__TO BE DONE__. Print, exactly and completely, every entry in the data.

__MATERIALS PROVIDED__.
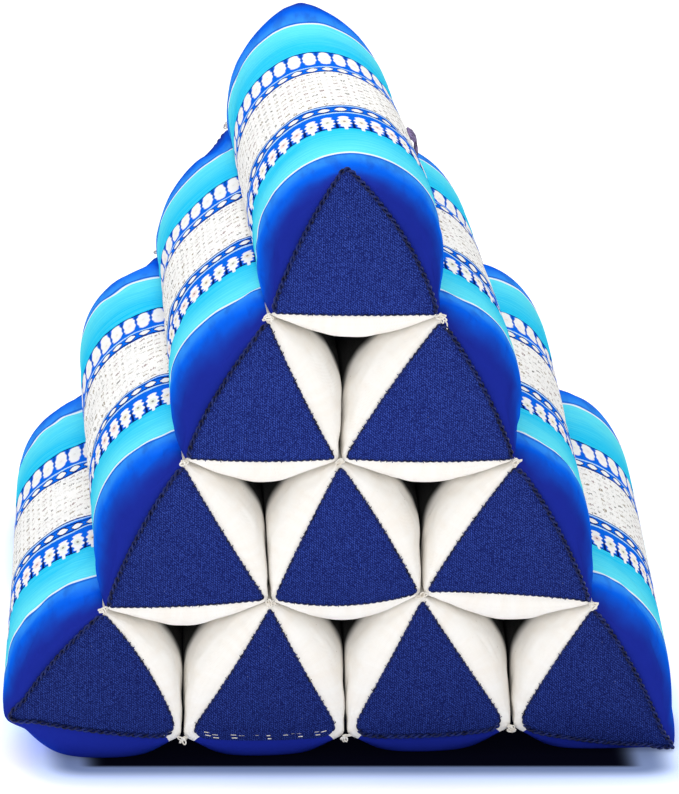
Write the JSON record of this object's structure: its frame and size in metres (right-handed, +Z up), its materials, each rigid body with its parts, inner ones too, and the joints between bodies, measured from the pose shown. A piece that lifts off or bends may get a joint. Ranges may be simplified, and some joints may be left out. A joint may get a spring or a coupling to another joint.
{
  "type": "triangle floor cushion of sewn rolls",
  "caption": "Triangular floor cushion of filled cloth rolls stacked and sewn along their corner lines, with end panels and open channels between them.",
  "frame": {"origin": "middle of the footprint, on the floor", "axes": "+Z up to the top roll; the rolls run along Y, with the end seen in front at -Y"},
  "size_m": [0.3746, 0.3078, 0.3468],
  "materials": {
    "band_cloth": "woven cotton in bands of blue, turquoise and white",
    "calico": "unbleached plain cotton",
    "end_panel": "dark blue twill cotton",
    "side_tab": "folded dark ribbon"
  },
  "bodies": {
    "root": {"roll_1_1": "band_cloth", "roll_2_1": "band_cloth", "roll_2_2": "band_cloth", "roll_3_1": "band_cloth", "roll_3_2": "calico", "roll_3_3": "band_cloth", "roll_4_1": "band_cloth", "roll_4_2": "band_cloth", "roll_4_3": "band_cloth", "roll_4_4": "band_cloth", "front_panel_1_1": "end_panel", "back_panel_1_1": "end_panel", "front_panel_2_1": "end_panel", "back_panel_2_1": "end_panel", "front_panel_2_2": "end_panel", "back_panel_2_2": "end_panel", "front_panel_3_1": "end_panel", "back_panel_3_1": "end_panel", "front_panel_3_2": "end_panel", "back_panel_3_2": "end_panel", "front_panel_3_3": "end_panel", "back_panel_3_3": "end_panel", "front_panel_4_1": "end_panel", "back_panel_4_1": "end_panel", "front_panel_4_2": "end_panel", "back_panel_4_2": "end_panel", "front_panel_4_3": "end_panel", "back_panel_4_3": "end_panel", "front_panel_4_4": "end_panel", "back_panel_4_4": "end_panel", "side_tab": "side_tab"}
  },
  "joints": []
}
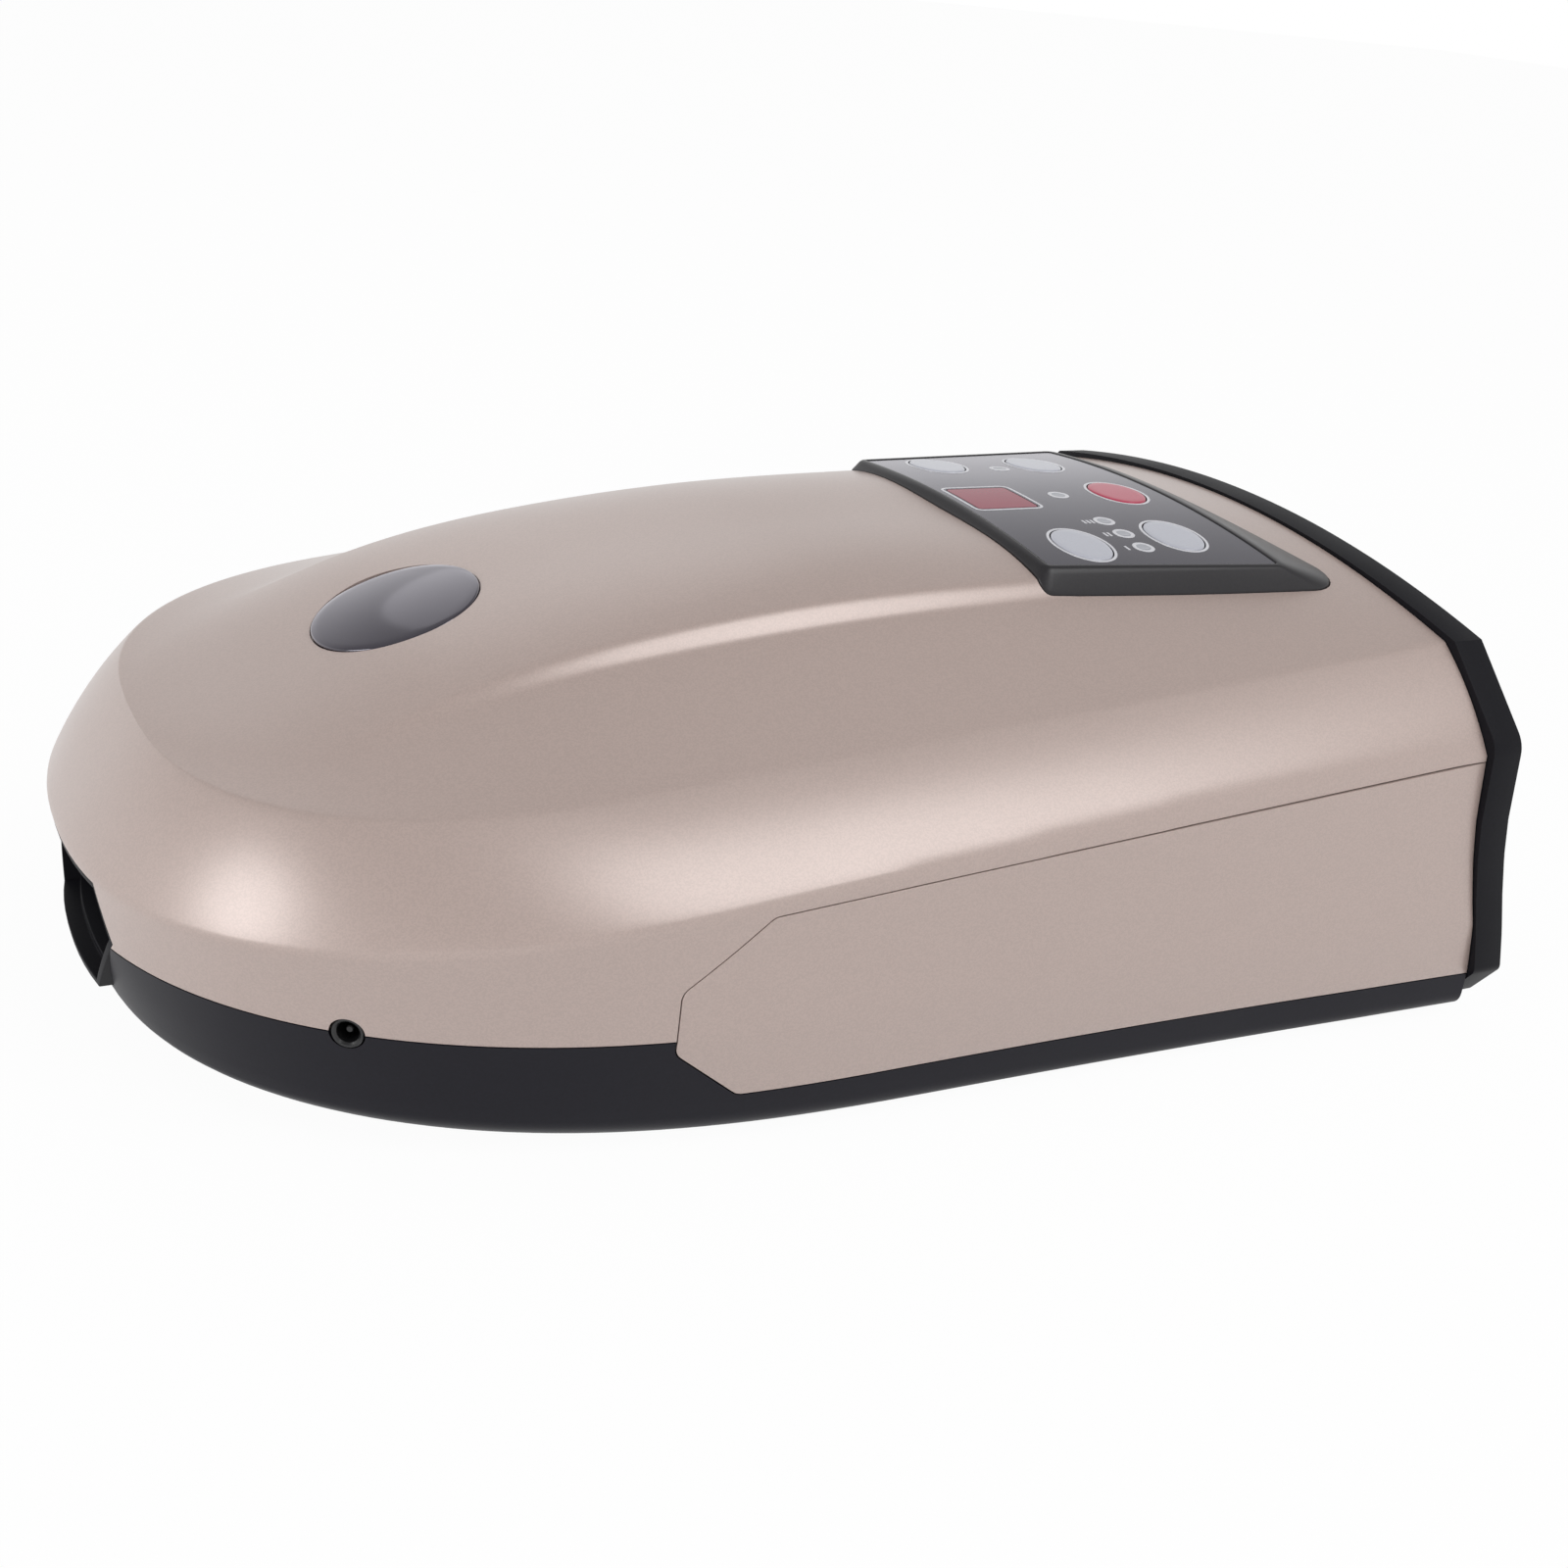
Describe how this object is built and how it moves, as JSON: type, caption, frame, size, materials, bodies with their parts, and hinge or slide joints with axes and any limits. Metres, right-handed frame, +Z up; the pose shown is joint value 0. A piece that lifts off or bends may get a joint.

__WRITTEN ANSWER__.
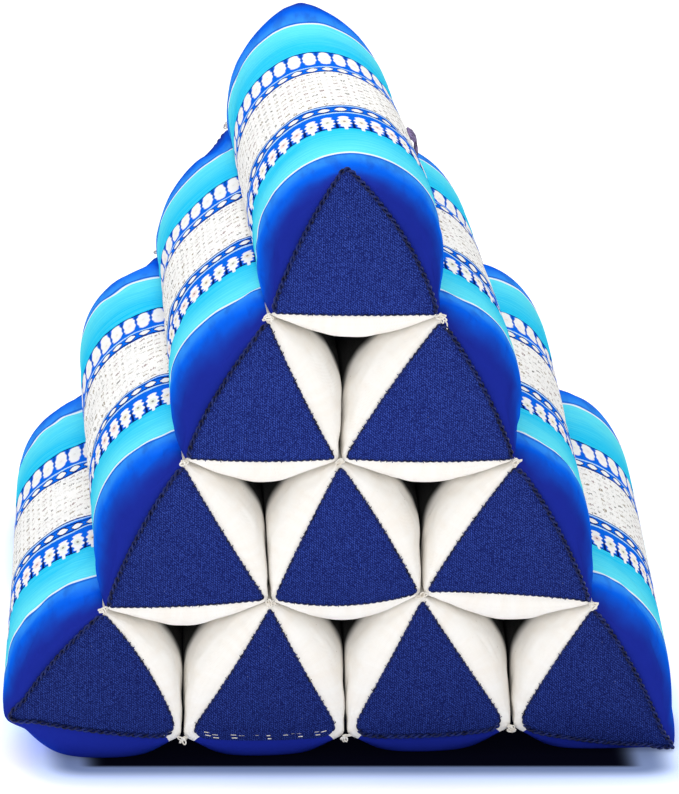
Write the JSON record of this object's structure: its frame and size in metres (right-handed, +Z up), its materials, each rigid body with its parts, inner ones too, and the joints between bodies, measured from the pose shown. A piece that lifts off or bends may get a joint. Ranges may be simplified, and some joints may be left out. A joint may get a spring or a coupling to another joint.
{
  "type": "triangle floor cushion of sewn rolls",
  "caption": "Triangular floor cushion of filled cloth rolls stacked and sewn along their corner lines, with end panels and open channels between them.",
  "frame": {"origin": "middle of the footprint, on the floor", "axes": "+Z up to the top roll; the rolls run along Y, with the end seen in front at -Y"},
  "size_m": [0.3746, 0.3078, 0.3468],
  "materials": {
    "band_cloth": "woven cotton in bands of blue, turquoise and white",
    "calico": "unbleached plain cotton",
    "end_panel": "dark blue twill cotton",
    "side_tab": "folded dark ribbon"
  },
  "bodies": {
    "root": {"roll_1_1": "band_cloth", "roll_2_1": "band_cloth", "roll_2_2": "band_cloth", "roll_3_1": "band_cloth", "roll_3_2": "calico", "roll_3_3": "band_cloth", "roll_4_1": "band_cloth", "roll_4_2": "band_cloth", "roll_4_3": "band_cloth", "roll_4_4": "band_cloth", "front_panel_1_1": "end_panel", "back_panel_1_1": "end_panel", "front_panel_2_1": "end_panel", "back_panel_2_1": "end_panel", "front_panel_2_2": "end_panel", "back_panel_2_2": "end_panel", "front_panel_3_1": "end_panel", "back_panel_3_1": "end_panel", "front_panel_3_2": "end_panel", "back_panel_3_2": "end_panel", "front_panel_3_3": "end_panel", "back_panel_3_3": "end_panel", "front_panel_4_1": "end_panel", "back_panel_4_1": "end_panel", "front_panel_4_2": "end_panel", "back_panel_4_2": "end_panel", "front_panel_4_3": "end_panel", "back_panel_4_3": "end_panel", "front_panel_4_4": "end_panel", "back_panel_4_4": "end_panel", "side_tab": "side_tab"}
  },
  "joints": []
}
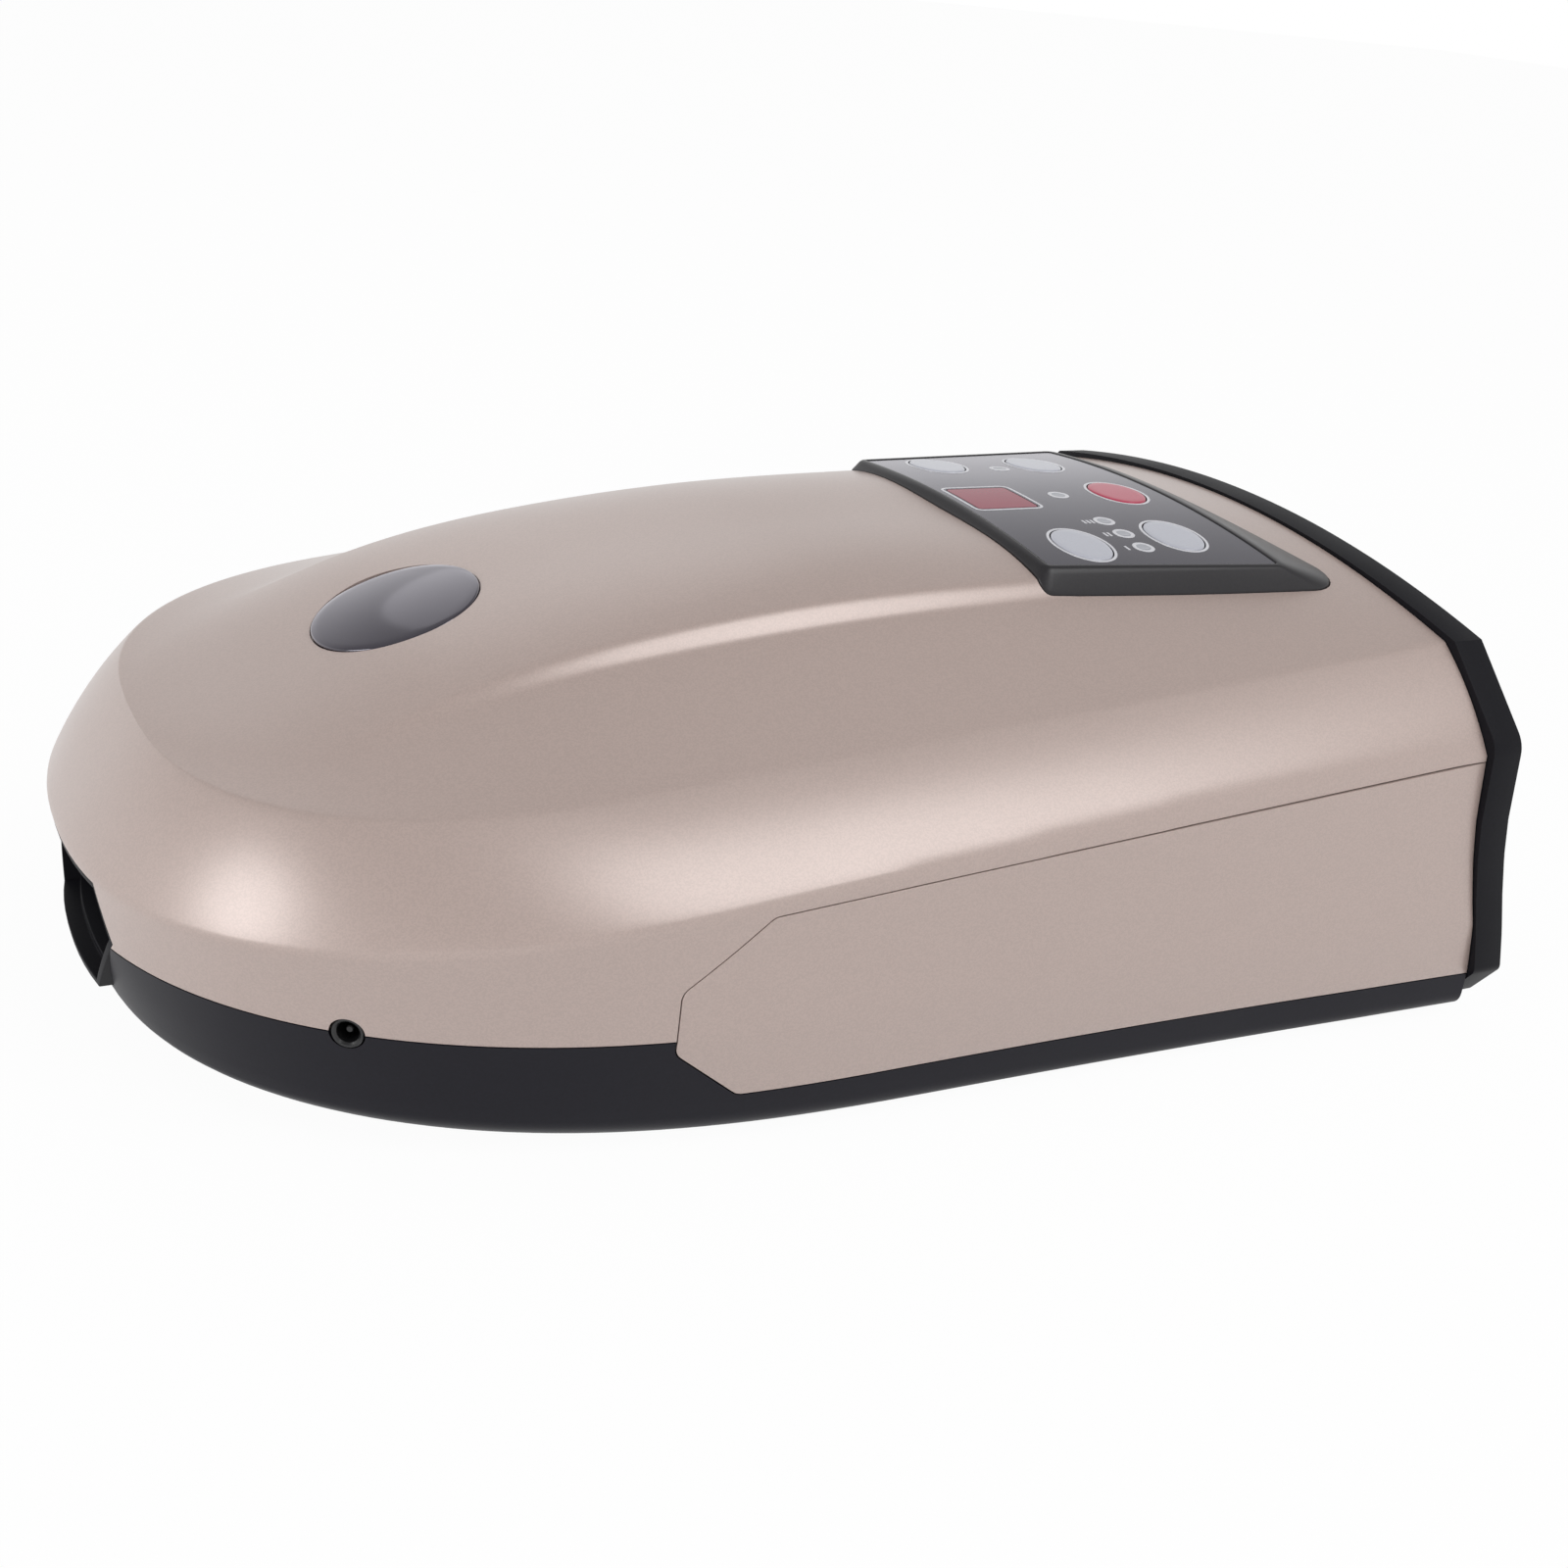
Describe how this object is built and how it moves, as JSON: type, caption, frame, size, materials, bodies with their parts, and hinge or slide joints with axes and any limits. Metres, right-handed frame, +Z up; the pose shown is joint value 0. A piece that lifts off or bends may get a joint.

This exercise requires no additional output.